6Les réserves se résument finalement à deux : le premier tient à la restriction du corpus aux recueils poétiques (accusée par le remords des deux derniers chapitres, abordant la prose par l'exception), ce qui d'une part fausse en partie la ligne évolutive, et d'autre part revient à ignorer un aspect crucial de la dynamique énonciative (celle que l'on trouve notamment dans les discours au sens strict, dans les notes, essais, articles innombrables qui portent les réflexions du poète, voire dans les entretiens, et où s'exprime si souvent l'ambiguïté de la posture de Jaccottet) ; le second tient au traitement du rythme, réduit ici aux relations mètre-syntaxe, et jamais envisagé comme signifiance globale, notamment prosodique : Henri Meschonnic, souvent invoqué, est néanmoins expressément écarté (avec Gérard Dessons) sous cet angle ; et il est dommage que les " récurrences phoniques ", matériau d'appoint, soient l'objet d'une lecture, elle, très conventionnelle. " Le risque d'une étude herméneutique du rythme ", revendiqué au départ, n'a pas été réellement " couru ".
7Ces réserves faites, l'ouvrage de Michèle Monte reste un modèle de critique méthodique et de probité intellectuelle.
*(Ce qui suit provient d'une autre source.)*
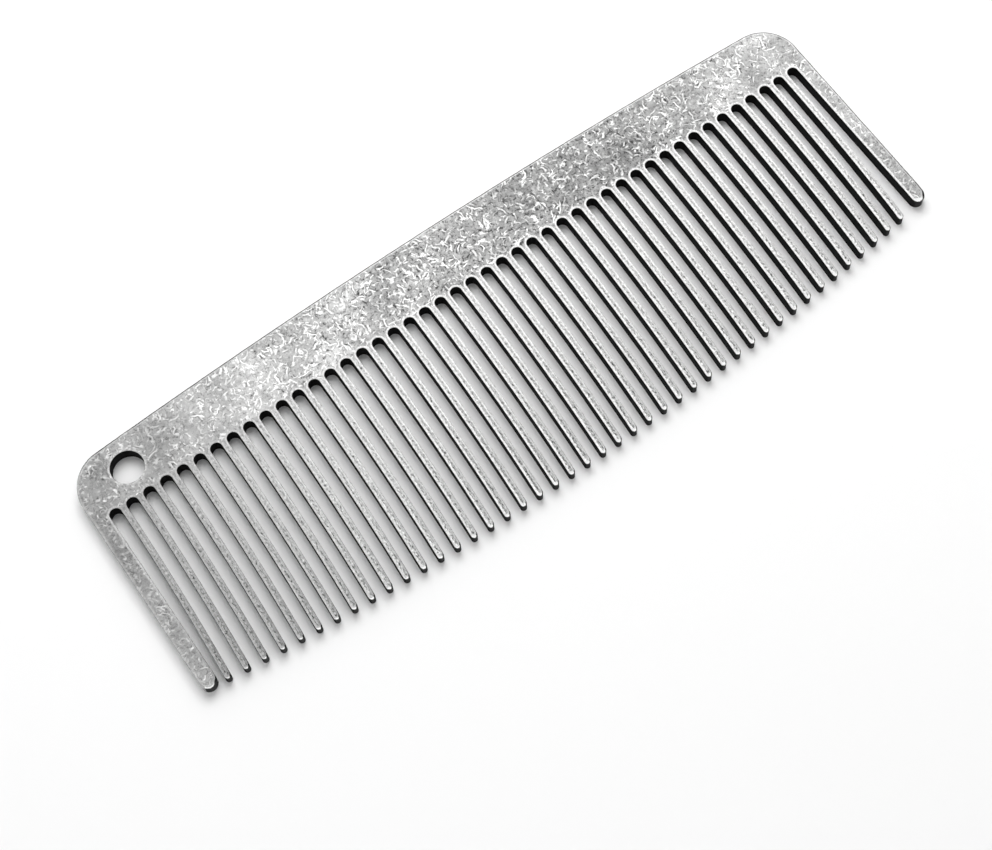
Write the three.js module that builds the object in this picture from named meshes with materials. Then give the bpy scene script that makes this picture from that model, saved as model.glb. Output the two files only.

Incomparable à ces petites compilations de lieux communs qui n'apportent rien de neuf et encombrent les étals, il invite à corriger plus d'un réflexe de lecteur paresseux, devant une oeuvre dont on néglige encore trop d'aspects. Mesures et Passages se présente aux spécialistes de cette oeuvre comme un solide instrument de travail qu'ils ne peuvent ignorer.